[WHAT THIS TASK INVOLVES] In the entries below, how many lines hold the string "bodies"? Give only the number.

[INFORMATION GIVEN]

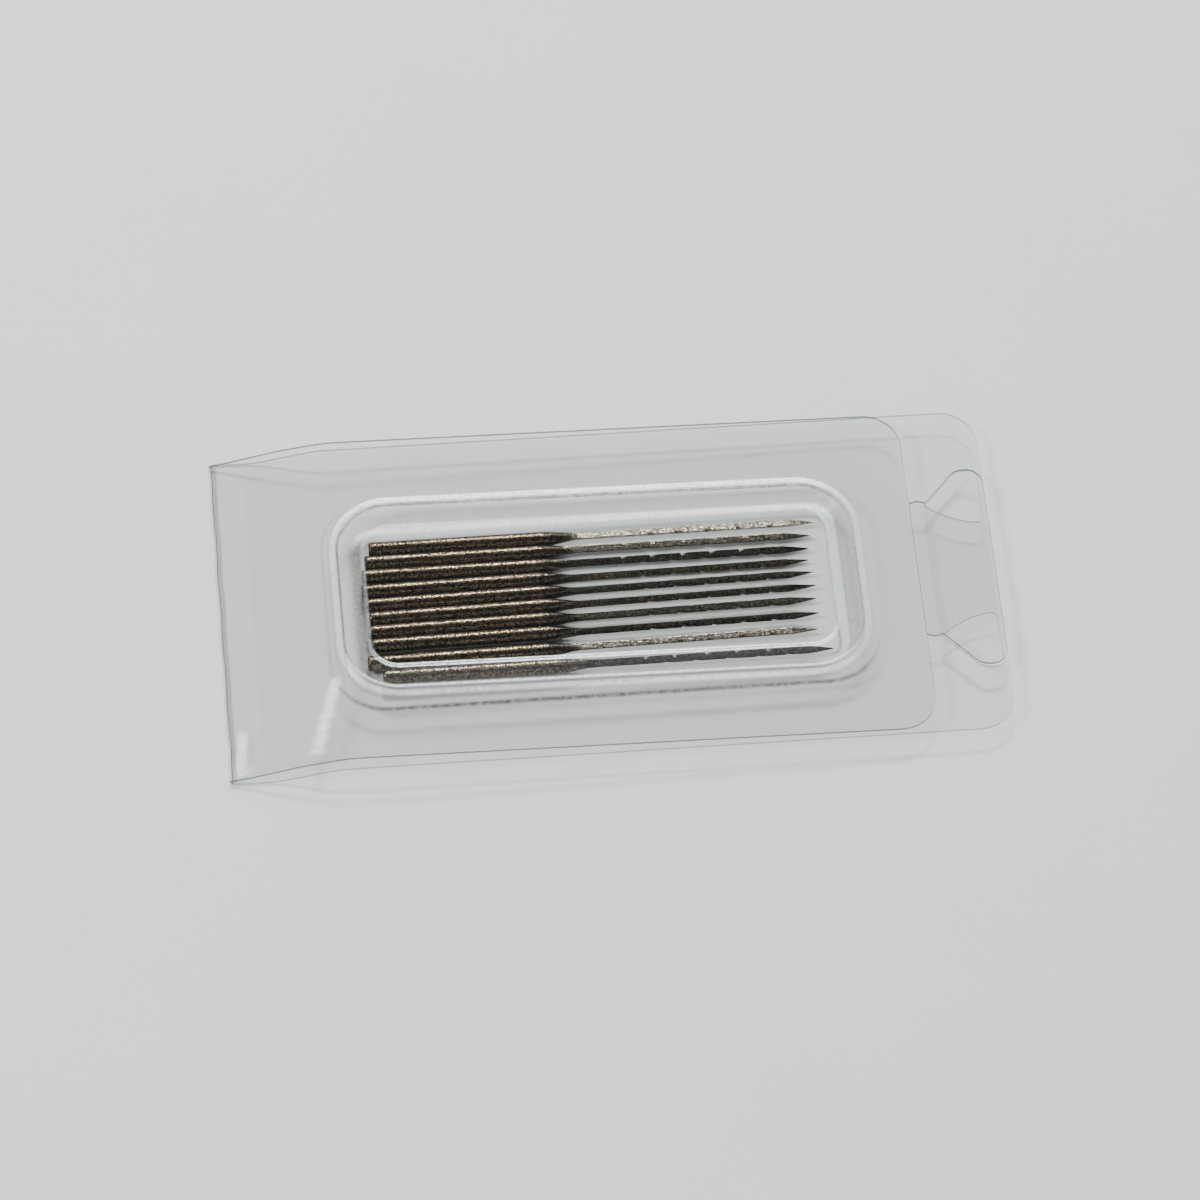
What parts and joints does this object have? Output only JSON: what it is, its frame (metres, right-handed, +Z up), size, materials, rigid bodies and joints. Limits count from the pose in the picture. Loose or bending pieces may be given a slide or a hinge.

* * *

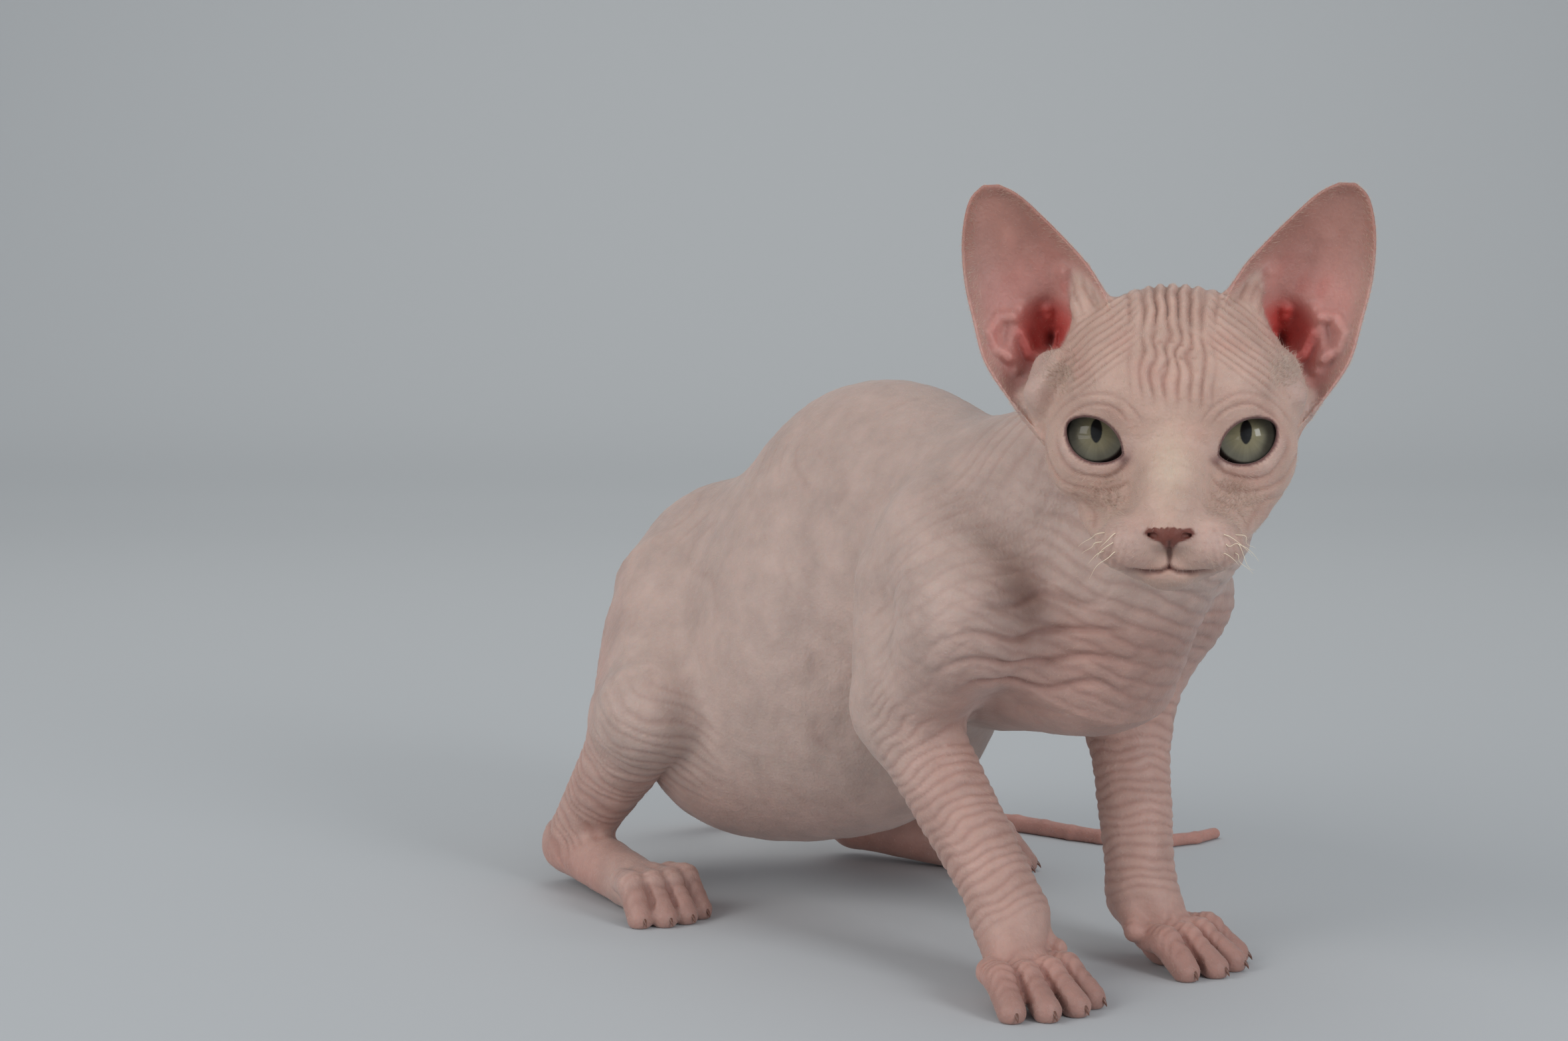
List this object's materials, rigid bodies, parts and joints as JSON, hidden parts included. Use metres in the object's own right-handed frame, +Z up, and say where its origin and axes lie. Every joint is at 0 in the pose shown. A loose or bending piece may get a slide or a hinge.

==

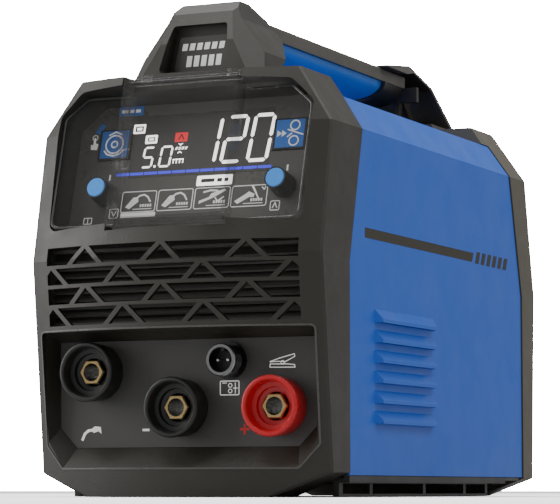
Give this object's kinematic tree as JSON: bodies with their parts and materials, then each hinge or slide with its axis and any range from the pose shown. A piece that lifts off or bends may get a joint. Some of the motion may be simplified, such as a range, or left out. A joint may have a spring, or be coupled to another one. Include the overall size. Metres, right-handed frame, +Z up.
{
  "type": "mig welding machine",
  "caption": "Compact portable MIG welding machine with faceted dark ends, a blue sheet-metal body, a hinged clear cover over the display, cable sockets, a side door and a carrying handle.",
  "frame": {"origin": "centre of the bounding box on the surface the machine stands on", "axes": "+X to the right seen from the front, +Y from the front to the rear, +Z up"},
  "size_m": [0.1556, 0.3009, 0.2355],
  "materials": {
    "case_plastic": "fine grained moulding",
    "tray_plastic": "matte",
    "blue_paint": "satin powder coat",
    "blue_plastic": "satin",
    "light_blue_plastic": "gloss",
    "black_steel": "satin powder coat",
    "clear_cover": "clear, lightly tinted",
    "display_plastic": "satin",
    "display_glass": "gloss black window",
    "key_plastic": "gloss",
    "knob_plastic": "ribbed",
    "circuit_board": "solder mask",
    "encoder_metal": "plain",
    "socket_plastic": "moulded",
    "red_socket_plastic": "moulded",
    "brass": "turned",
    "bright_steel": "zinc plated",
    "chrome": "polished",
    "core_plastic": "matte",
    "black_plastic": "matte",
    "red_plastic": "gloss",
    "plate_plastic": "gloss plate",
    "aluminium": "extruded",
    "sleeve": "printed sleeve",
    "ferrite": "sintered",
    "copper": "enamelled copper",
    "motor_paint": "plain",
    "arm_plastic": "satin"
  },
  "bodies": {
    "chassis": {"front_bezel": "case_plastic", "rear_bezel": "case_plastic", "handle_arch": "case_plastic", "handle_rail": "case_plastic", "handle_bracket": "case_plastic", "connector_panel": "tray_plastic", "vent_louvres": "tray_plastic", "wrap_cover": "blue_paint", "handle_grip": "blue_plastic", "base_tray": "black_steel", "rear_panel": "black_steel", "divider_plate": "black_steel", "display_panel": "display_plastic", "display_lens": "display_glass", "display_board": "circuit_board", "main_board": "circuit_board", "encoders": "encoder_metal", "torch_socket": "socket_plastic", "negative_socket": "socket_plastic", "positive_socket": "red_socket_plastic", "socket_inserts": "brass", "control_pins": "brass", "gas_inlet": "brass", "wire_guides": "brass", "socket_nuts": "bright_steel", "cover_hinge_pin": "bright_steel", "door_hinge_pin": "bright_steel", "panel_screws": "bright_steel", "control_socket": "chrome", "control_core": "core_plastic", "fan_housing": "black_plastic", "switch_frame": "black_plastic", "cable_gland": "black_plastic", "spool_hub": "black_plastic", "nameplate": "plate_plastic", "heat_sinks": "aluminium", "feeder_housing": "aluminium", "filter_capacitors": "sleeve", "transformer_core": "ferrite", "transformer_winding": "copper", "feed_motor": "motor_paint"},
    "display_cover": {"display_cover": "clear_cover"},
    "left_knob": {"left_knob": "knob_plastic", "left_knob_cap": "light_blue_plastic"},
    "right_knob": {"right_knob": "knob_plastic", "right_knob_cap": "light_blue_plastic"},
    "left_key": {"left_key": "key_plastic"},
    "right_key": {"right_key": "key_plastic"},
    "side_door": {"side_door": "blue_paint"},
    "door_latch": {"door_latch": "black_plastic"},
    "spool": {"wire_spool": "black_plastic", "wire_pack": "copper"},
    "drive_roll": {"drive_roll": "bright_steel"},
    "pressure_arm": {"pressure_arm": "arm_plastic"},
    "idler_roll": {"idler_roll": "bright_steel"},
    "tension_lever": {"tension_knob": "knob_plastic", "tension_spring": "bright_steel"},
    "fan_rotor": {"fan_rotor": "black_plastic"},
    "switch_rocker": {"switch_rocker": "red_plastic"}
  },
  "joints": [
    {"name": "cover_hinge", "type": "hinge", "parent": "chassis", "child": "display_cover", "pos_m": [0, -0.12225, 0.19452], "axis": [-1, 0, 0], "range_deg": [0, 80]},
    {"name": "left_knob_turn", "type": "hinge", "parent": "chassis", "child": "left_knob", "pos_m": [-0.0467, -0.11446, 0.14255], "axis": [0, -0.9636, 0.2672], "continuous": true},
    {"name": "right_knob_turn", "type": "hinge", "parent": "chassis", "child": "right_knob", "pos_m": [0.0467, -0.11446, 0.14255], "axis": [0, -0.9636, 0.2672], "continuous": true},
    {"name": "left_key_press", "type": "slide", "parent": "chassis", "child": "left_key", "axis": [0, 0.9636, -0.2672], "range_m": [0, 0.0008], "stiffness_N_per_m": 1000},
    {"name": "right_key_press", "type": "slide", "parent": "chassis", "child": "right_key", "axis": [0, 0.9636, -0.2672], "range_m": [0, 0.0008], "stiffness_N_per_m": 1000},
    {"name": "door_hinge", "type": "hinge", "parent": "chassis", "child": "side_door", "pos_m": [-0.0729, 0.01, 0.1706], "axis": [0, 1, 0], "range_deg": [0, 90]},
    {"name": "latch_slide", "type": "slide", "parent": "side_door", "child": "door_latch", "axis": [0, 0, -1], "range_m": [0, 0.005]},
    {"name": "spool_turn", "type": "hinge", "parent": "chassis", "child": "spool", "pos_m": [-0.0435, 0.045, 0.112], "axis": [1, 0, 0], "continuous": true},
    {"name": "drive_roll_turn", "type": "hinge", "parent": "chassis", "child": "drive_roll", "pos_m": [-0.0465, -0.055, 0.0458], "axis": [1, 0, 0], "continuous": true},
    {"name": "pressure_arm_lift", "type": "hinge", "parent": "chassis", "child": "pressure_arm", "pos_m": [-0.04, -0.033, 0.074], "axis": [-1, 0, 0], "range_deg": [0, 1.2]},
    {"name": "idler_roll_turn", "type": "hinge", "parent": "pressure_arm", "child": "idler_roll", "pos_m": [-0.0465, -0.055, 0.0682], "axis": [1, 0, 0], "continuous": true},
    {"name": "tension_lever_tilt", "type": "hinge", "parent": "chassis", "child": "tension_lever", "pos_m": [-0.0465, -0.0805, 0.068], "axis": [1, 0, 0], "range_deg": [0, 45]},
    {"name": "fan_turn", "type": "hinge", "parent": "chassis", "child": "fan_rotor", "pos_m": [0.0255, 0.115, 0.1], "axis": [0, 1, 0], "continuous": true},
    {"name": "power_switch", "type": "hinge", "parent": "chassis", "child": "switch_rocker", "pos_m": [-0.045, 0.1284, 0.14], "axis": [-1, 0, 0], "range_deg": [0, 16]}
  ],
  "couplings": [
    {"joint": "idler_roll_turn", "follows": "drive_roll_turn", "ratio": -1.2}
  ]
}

[REPLY TO THE EXERCISE] 4